Demikianlah, tokoh ketika ayat yang mulia sengaja diturunkan untuk menyambut baik pendiriannya serta memuji kesetiaan dan keimanannya, bukan hanya menjadi juru bicara tokoh-tokoh Anshar di Madinah semata, tetapi tampil sebagai juru bicara para tokoh agama yanga akan meliputi seluruh pelosok dunia.
Sungguh ‘Ubadah bin Shamit yang mulanya hanya menjadi wakil keluarga dari suku Khazraj, sekarang meningkat menjadi salah seorang pelopor Islam dan salah seorang pemimpin kaum Muslimin.

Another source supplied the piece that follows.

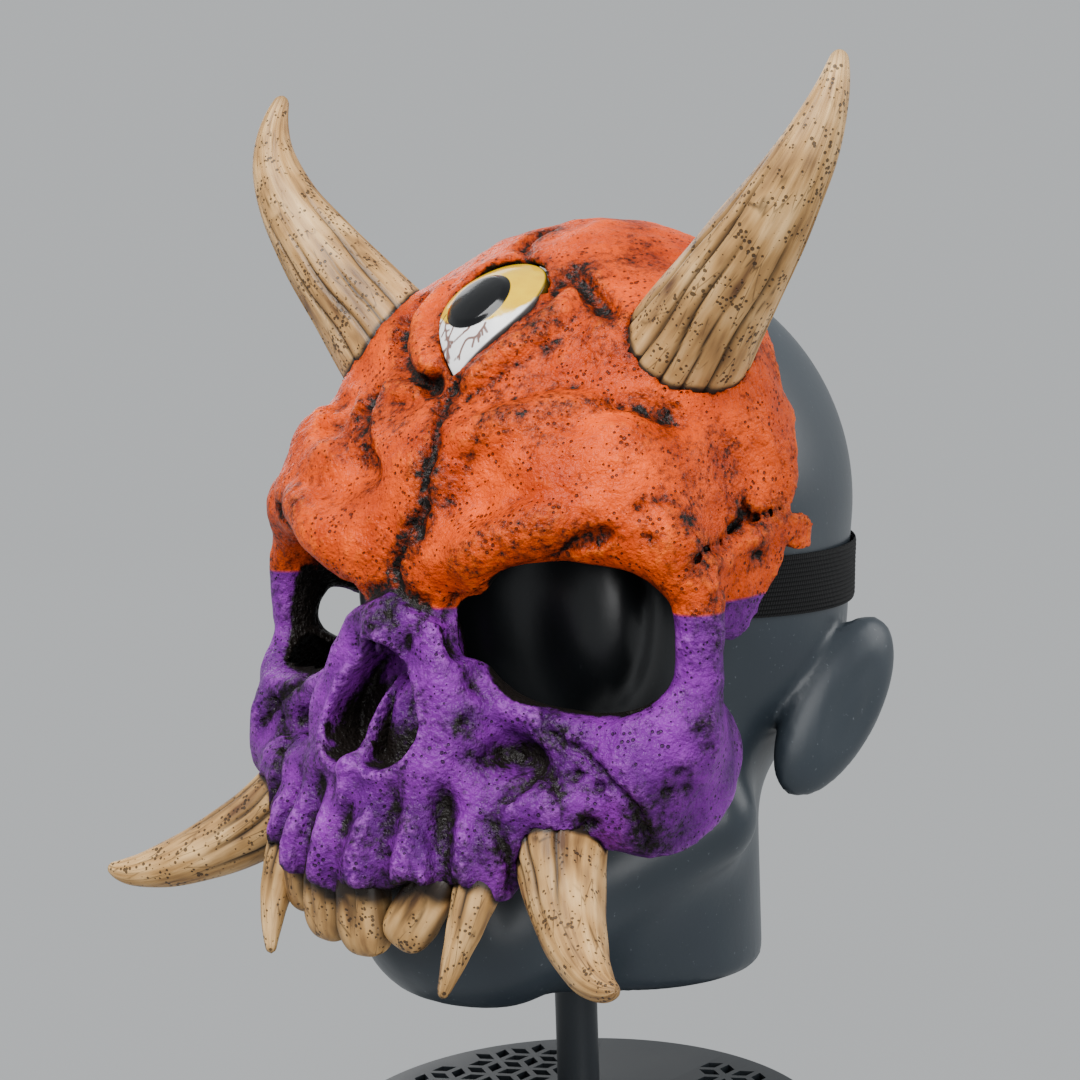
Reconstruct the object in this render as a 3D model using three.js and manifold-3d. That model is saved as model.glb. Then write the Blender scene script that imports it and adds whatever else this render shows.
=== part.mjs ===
// Horned skull mask held by an elastic strap on a display head, which stands on a post with a round foot.
// Millimetres, +Z up, the face looks along -Y, origin under the middle of the foot.
import * as THREE from 'three';
import { mergeVertices } from 'three/addons/utils/BufferGeometryUtils.js';
import Module from 'manifold-3d';

const wasm = await Module();
wasm.setup();

// Driving dimensions of the mask
const faceHeight = 226; // crown of the skull to the tips of the incisors
const maskWall = 4; // thickness of the cast shell
const headGap = 3; // air between the display head and the shell
const seatGap = 0.3; // air around every piece that is seated in the shell

// Driving dimensions of the horns, tusks, teeth and eye
const hornRootRadius = 22;
const hornTipRadius = 2.2;
const tuskRootRadius = 15;
const tuskTipRadius = 1.4;
const canineRootRadius = 8;
const canineTipRadius = 1.3;
const incisorWidth = 16.5;
const incisorThickness = 11;
const sideToothWidth = 12.5;
const eyeBallRadius = 40;
const eyeBulge = 9; // height of the eyeball over its opening
const eyeLength = 50;
const eyeBreadth = 37;

// Driving dimensions of the strap and the stand
const strapWidth = 20;
const strapThickness = 1.6;
const strapAir = 0.9; // air between the strap and what it lies on
const postRadius = 7.4;
const postVisible = 57; // foot to the underside of the head
const postTenon = 30; // length of the post inside the head
const postFlare = 3; // fillet where the post grows out of the foot
const footRadius = 87;
const footThickness = 6;

// The carving below is drawn on a face 226 mm high and grows with faceHeight
const scale = faceHeight / 226;
const undersideShare = 147 / 226; // root of the nose down to the head's underside, as a share of faceHeight
const rootToUnderside = faceHeight * undersideShare;
const faceLevel = footThickness + postVisible + rootToUnderside; // height of the root of the nose

const mirrorSides = [-1, 1];
const degrees = Math.PI / 180;

// Distance functions, negative inside. A point is [x, y, z] in drawn millimetres from the root of the nose
function ball(p, at, size) {
  let near = 0;
  let steep = 0;
  for (let i = 0; i < 3; i += 1) {
    const share = (p[i] - at[i]) / size[i];
    near += share * share;
    steep += (share / size[i]) ** 2;
  }
  near = Math.sqrt(near) + 1e-6;
  return (near * (near - 1)) / (Math.sqrt(steep) + 1e-6);
}

function rod(p, from, to, startRadius, endRadius) {
  let along = 0;
  let length = 0;
  for (let i = 0; i < 3; i += 1) {
    along += (p[i] - from[i]) * (to[i] - from[i]);
    length += (to[i] - from[i]) ** 2;
  }
  const t = Math.min(1, Math.max(0, along / length));
  let away = 0;
  for (let i = 0; i < 3; i += 1) {
    away += (p[i] - from[i] - t * (to[i] - from[i])) ** 2;
  }
  return Math.sqrt(away) - (startRadius + (endRadius - startRadius) * t);
}

function chain(p, points, radii) {
  let nearest = Infinity;
  for (let i = 0; i + 1 < points.length; i += 1) {
    nearest = Math.min(nearest, rod(p, points[i], points[i + 1], radii[i], radii[i + 1]));
  }
  return nearest;
}

function blend(a, b, width) {
  const h = Math.max(width - Math.abs(a - b), 0) / width;
  return Math.min(a, b) - h * h * width * 0.25;
}

function carve(body, cutter, width) {
  return -blend(-body, cutter, width);
}

// Bones of the skull, the same on both sides
function skullForm(point) {
  const p = [Math.abs(point[0]), point[1], point[2]];
  let d = ball(p, [0, 27, 29], [81, 87, 83]); // cranium
  d = blend(d, ball(p, [53, -4, 52], [31, 32, 32]), 22); // swelling under the horn
  const brow = [[9, -70, 7], [26, -71, 10], [52, -60, 20], [80, -46, 14]];
  d = blend(d, chain(p, brow, [13, 13, 11.5, 9.5]), 9);
  d = blend(d, ball(p, [0, -58, 26], [24, 20, 24]), 14); // between the brows
  const rim = [[80, -46, 14], [89, -41, -2], [89, -42, -28], [84, -46, -46]];
  d = blend(d, chain(p, rim, [9.5, 8.5, 8.5, 11]), 7); // outer rim of the eye socket
  d = blend(d, ball(p, [78, 0, 12], [11, 46, 34]), 12); // temple
  d = blend(d, rod(p, [0, -72, -2], [0, -84, -14], 10, 8.5), 6); // bridge of the nose
  const noseSide = [[10, -76, -6], [18, -82, -24], [26, -82, -42], [22, -88, -56]];
  d = blend(d, chain(p, noseSide, [7.5, 8, 9, 9]), 7);
  d = blend(d, ball(p, [0, -66, -60], [42, 34, 34]), 12); // upper jaw
  d = blend(d, ball(p, [0, -80, -76], [37, 27, 26]), 12);
  const lowerRim = [[30, -74, -30], [52, -66, -43], [70, -56, -46], [84, -46, -44]];
  d = blend(d, chain(p, lowerRim, [7, 7.5, 9, 11]), 8);
  d = blend(d, ball(p, [78, -42, -58], [15, 30, 27]), 10); // cheek plate
  d = blend(d, chain(p, [[42, -76, -66], [60, -64, -66], [76, -52, -72]], [12, 10, 10]), 10);
  return d;
}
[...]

Namanya tak ubahnya bagaikan bendera yang berkibar di sebagian besar penjuru bumi, bukan hanya untuk satu atau dua generasi belaka, tetapi akan berkepanjangan bagi setiap generasi dan seluruh masa yang di kehendaki Allah Ta’ala.

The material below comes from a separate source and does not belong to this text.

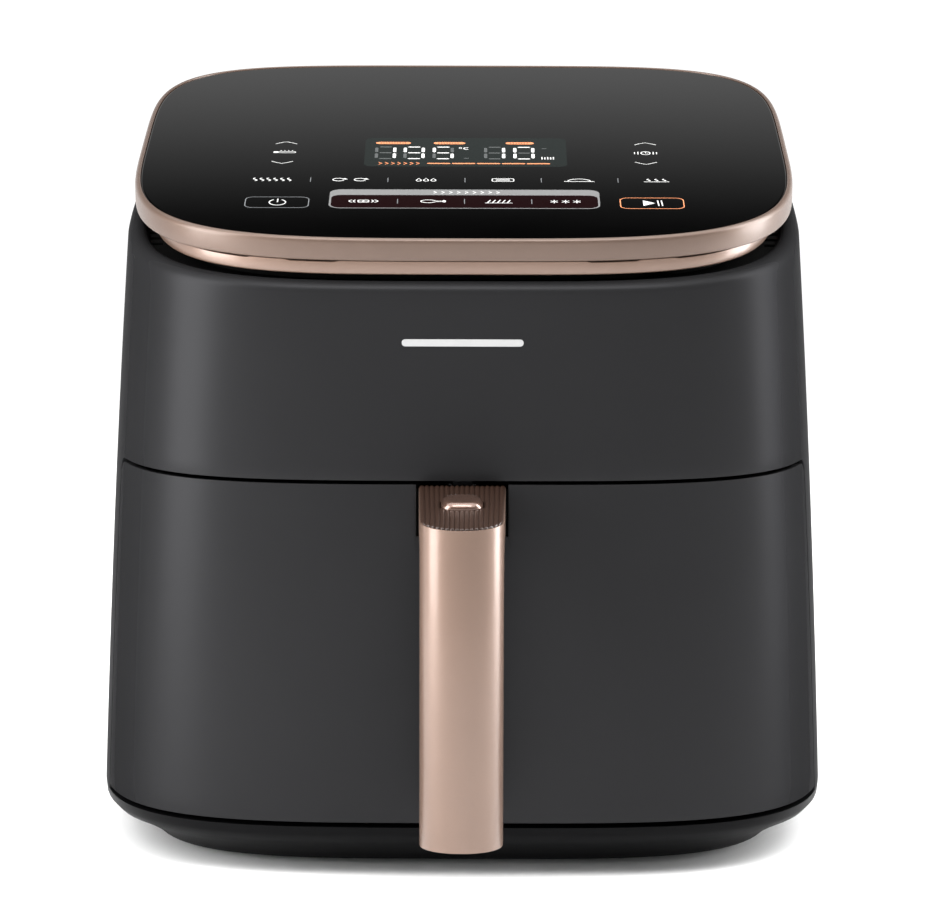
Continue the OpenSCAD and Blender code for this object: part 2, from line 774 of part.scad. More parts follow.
// The handle is a hanging grip joined to the drawer by a neck at its top
module handle_shell() {
    color("#b9988a") placed() difference() {
        intersection() {
            across(handle_x + 2) difference() {
                polygon([[-141, 139.9], [-141, cap_z(-141) - 0.9], [-215, cap_z(-215) - 0.9],
                    [-215, handle_z], [-184, handle_z], [-184, 126], [-170, 139.9]]);
                translate([-170, 125.9]) circle(14);
            }
            linear_extrude(big) grip_plan(0, -100);
        }
        intersection() {
            across(handle_x) polygon([[-120, cap_z(-120) - 3.1], [-215, cap_z(-215) - 3.1],
                [-215, 180], [-120, 180]]);
            linear_extrude(big) grip_plan(2.2, -100);
        }
        difference() {
            intersection() {
                box([-13.2, -200.5, handle_z + 3], [13.2, -170, 126]);
                linear_extrude(big) grip_plan(2.6, -100);
            }
            for (z = [45, 105]) translate([0, -210, z]) rotate([-90, 0, 0]) cylinder(r = 4, h = 23);
        }
        for (z = [45, 105]) translate([0, -197, z]) rotate([-90, 0, 0]) cylinder(r = 1.6, h = 20);
        across(5) polygon([[-197.4, 140.2], [-186, 140.2], [-186, 141.2], [-100, 141.2],
            [-100, 152.4], [-141, 151], [-170, 148.6], [-186, 148.5], [-197.4, 148.5]]);
        on_cap() {
            translate([0, 0, -5.6]) linear_extrude(20) key_plan(0.4);
            translate([0, 0, -9]) cylinder(r = 2.2, h = 10);
        }
        translate([-12, pivot_y, pivot_z]) rotate([0, 90, 0]) cylinder(r = pin_r, h = 24);
        for (x = [-screw_x, screw_x]) translate([x, -156, 148.5]) rotate([-90, 0, 0])
            cylinder(r = 1.2, h = 60);
    }
}

// A ribbed cap covers the top of the neck, round the key
module handle_cap() {
    reach = handle_x + 1;
    pitch = 2 * reach / rib_count;
    ribs = [for (k = [0 : rib_count - 1]) each
        [[k * pitch - reach, 2.3], [(k + 0.25) * pitch - reach, 3],
            [(k + 0.75) * pitch - reach, 3]]];
    color("#5f463b") placed() difference() {
        intersection() {
            translate([0, cap_back[0], cap_back[1] - 3]) rotate([cap_angle, 0, 0])
                translate([0, -1.2, 0]) rotate([90, 0, 0]) linear_extrude(80)
                polygon(concat([[reach, 2.3], [reach, 0], [-reach, 0]], ribs));
            union() {
                intersection() {
                    linear_extrude(big) grip_plan(0.3, -100);
                    across(big) polygon([[-120, cap_z(-120) - 0.8], [-215, cap_z(-215) - 0.8],
                        [-215, 180], [-120, 180]]);
                }
                linear_extrude(big) grip_plan(2.4, -100);
            }
        }
        on_cap() translate([0, 0, -10]) linear_extrude(20) key_plan(0.4);
    }
}

// The inner cover closes the back of the grip
module handle_back() {
    color("#1a1a1a") placed() difference() {
        box([-13, -187, handle_z + 3.2], [13, -184, 125.6]);
        for (z = [45, 105]) translate([0, -190, z]) rotate([-90, 0, 0]) {
            cylinder(r = 1.7, h = 12);
            translate([0, 0, 5]) cylinder(r = 2.6, h = 8);
        }
    }
}

// Two long screws hold the neck to the drawer's frame and two short ones hold the inner cover
module handle_screws() {
    color("silver") placed() {
        for (x = [-screw_x, screw_x]) translate([x, -126, 148.5]) rotate([-90, 0, 0])
            screw(1.2, 30, 2.2, 1);
        for (z = [45, 105]) translate([0, -185, z]) rotate([-90, 0, 0]) screw(1.6, 11, 2.4, 0.8);
    }
}

module latch_pin() {
    color("#cfd1d4") placed() translate([-11.8, pivot_y, pivot_z]) rotate([0, 90, 0])
        cylinder(r = pin_r, h = 23.6);
}

module sensor_magnet() {
    color("#8c8e91") placed() box([54, -134, 150], [66, -128, 157]);
}

// A short coil spring lifts the lever's tooth into the catch
module latch_spring() {
    turns = 4;
    steps = 14;
    top = lever_bottom(spring_y) - 0.5;
    color("#d5d7da") placed() tube([for (k = [0 : turns * steps])
        [2.9 * cos(360 * k / steps), spring_y + 2.9 * sin(360 * k / steps),
            138.9 + (top - 138.9) * k / (turns * steps)]], 0.35, 6);
}

// The release key is a rounded pad with a small foot that bears on the lever
module release_button() {
    color("#a98678") placed() difference() {
        on_cap() {
            translate([0, 0, -3.6]) linear_extrude(5.2) key_plan(0);
            translate([0, 0, 1.6]) linear_extrude(0.9) key_plan(-0.7);
            translate([0, 0, -12]) cylinder(r = 1.5, h = 10);
        }
        across(10) polygon([[-190, 100], [-150, 100],
            [-150, lever_bottom(-150) + 4.4], [-190, lever_bottom(-190) + 4.4]]);
    }
}

function lever_bottom(y) = 141.6 + (y - pivot_y) * lever_slope;

// The lever turns on a pin at the front of the grip, and its tooth drops when the key is pressed
module latch_lever() {
    back_y = tooth_y + 3.7;
    color("#35353a") placed() difference() {
        union() {
            across(4) polygon([[pivot_y, lever_bottom(pivot_y)], [back_y, lever_bottom(back_y)],
                [back_y, catch_z + 0.4], [tooth_y, 157], [tooth_y, lever_bottom(tooth_y) + 4.2],
                [pivot_y, lever_bottom(pivot_y) + 4.2]]);
            translate([-4, pivot_y, pivot_z]) rotate([0, 90, 0]) cylinder(r = 3.6, h = 8);
        }
        translate([-5, pivot_y, pivot_z]) rotate([0, 90, 0])
            cylinder(r = pin_r + running_gap, h = 10);
    }
}

// ---------------------------------------------------------------- crisper plate

module crisper_plate() {
    a = basket_a - 3;
    y0 = basket_front + 3;
    y1 = basket_back - 3;
    my = (y0 + y1) / 2;
    color("#2a2a2c") placed() difference() {
        union() {
            translate([0, 0, plate_z]) linear_extrude(plate_t) round_rect(-a, a, y0, y1, basket_r - 3);
        }
        translate([0, my, plate_z - 1]) for (i = [-5 : 5], j = [-5 : 5])
            if (abs(i) + abs(j) > 1 && abs(i) + abs(j) < 9)
                translate([i * 17, j * 17, 0]) cylinder(r = 3.4, h = 5, $fn = 24);
        translate([0, my, plate_z - 1]) linear_extrude(5) round_rect(-14, 14, -6, 6, 5.9);
    }
}

// Silicone pads clip over the plate's edge and keep it off the tub
module plate_bumpers() {
    a = basket_a - 3;
    y0 = basket_front + 3;
    y1 = basket_back - 3;
    my = (y0 + y1) / 2;
    pads = [[a - 3.5, my - 50, 90], [a - 3.5, my + 50, 90], [3.5 - a, my - 50, 90],
        [3.5 - a, my + 50, 90], [-45, y1 - 3.5, 0], [45, y1 - 3.5, 0], [-45, y0 + 3.5, 0],
        [45, y0 + 3.5, 0]];
    color("#47403c") placed() difference() {
        for (p = pads) translate([p[0], p[1], basket_z + 1.8]) rotate([0, 0, p[2]])
            linear_extrude(plate_z + plate_t + 1.6 - basket_z - 1.8) round_rect(-9, 9, -4.5, 4.5, 2);
        translate([0, 0, plate_z]) linear_extrude(plate_t) round_rect(-a, a, y0, y1, basket_r - 3);
    }
}

body_shell();
base_tray();
feet();
base_screws();
cavity_frame();
chamber_liner();
guide_rail(-1);  // guide_rail_left
guide_rail(1);  // guide_rail_right
heat_shield();
heater_coil();
heater_bushes();
heater_guard();
motor_bracket();
fan_motor();
motor_screws();
exhaust_duct();
rear_vent();
power_board();
thermal_cutout();
temp_probe();
drawer_sensor();
intake_deck();
deck_screws();
lid_tray();
lid_trim_ring();
lid_trim_band();
touch_glass();
display_module();
touch_board();
cord_gland();
wiring();
motor_shaft();
hot_fan();
cooling_fan();
fan_nut();
drawer_front();
drawer_frame();
basket();
basket_catch();
drawer_seal();
handle_shell();
handle_cap();
handle_back();
handle_screws();
latch_pin();
sensor_magnet();
latch_spring();
release_button();
latch_lever();
crisper_plate();
plate_bumpers();
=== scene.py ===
import bpy
import bmesh
import math
from mathutils import Vector, Matrix


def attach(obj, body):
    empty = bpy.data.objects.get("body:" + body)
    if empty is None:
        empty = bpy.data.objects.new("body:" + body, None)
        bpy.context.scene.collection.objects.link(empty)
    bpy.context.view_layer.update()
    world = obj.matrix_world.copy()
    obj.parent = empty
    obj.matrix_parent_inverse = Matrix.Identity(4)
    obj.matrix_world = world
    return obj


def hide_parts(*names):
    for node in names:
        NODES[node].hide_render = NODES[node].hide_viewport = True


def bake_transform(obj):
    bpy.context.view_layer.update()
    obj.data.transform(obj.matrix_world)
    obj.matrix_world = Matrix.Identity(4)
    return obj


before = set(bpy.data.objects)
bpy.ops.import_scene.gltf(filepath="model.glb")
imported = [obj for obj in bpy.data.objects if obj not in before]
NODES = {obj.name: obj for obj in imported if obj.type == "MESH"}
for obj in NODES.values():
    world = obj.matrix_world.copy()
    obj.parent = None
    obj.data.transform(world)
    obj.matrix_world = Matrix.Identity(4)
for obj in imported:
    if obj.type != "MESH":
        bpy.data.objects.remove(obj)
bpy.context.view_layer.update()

# ------------------------------------------------------------------ camera
# The housing's axis stands this far behind the frame's origin, in millimetres.
SHIFT = 23.0


def P(x, y, z):
    """A point given in millimetres about the housing's own axis."""
    return Vector((x / 1000, (y + SHIFT) / 1000, z / 1000))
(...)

Pada suatu hari Rasulullah saw menjelaskan tentang tanggung jawab seorang amir atau wali. Di dengarnya Rasulullah saw menyatakan nasib yang akan menimpa orang-orang yang melalaikan kewajiban di antara mereka atau memperkaya dirinya dengan harta, maka tubuhnya bergetar dan hatinya berguncang. Ia bersumpah kepada Allah tidak akan menjadi kepala walau hanya bagi dua orang sekalipun, dan ia memenuhi sumpahnya dengan sebaik-baiknya dan tak pernah dilanggarnya.
Di masa pemerintahan Amirul Mu’minin ‘Umar r.a, tokoh yang bergelar al-faruq ini pun tidak berhasil mendorongnya untuk menerima suatu jabatan, kecuali dalam mengajar umat dan memperdalam soal agama Islam.
Memang, inilah satu-satunya usaha yang lebih di utamakan ‘Ubadah di bandingkan hal lainnya. Ia menjauhkan dirinya dari usaha-usaha yang ada sangkut pautnya dengan harta benda, kemewahan, maupun kekuasaan, begitupun dari segala marabahaya yang dikhawatirkan akan merusak agama dan karir dirinya yang mulia, yang dulunya tempat bersemayam jiwa yang tenteram dan roh pilihan.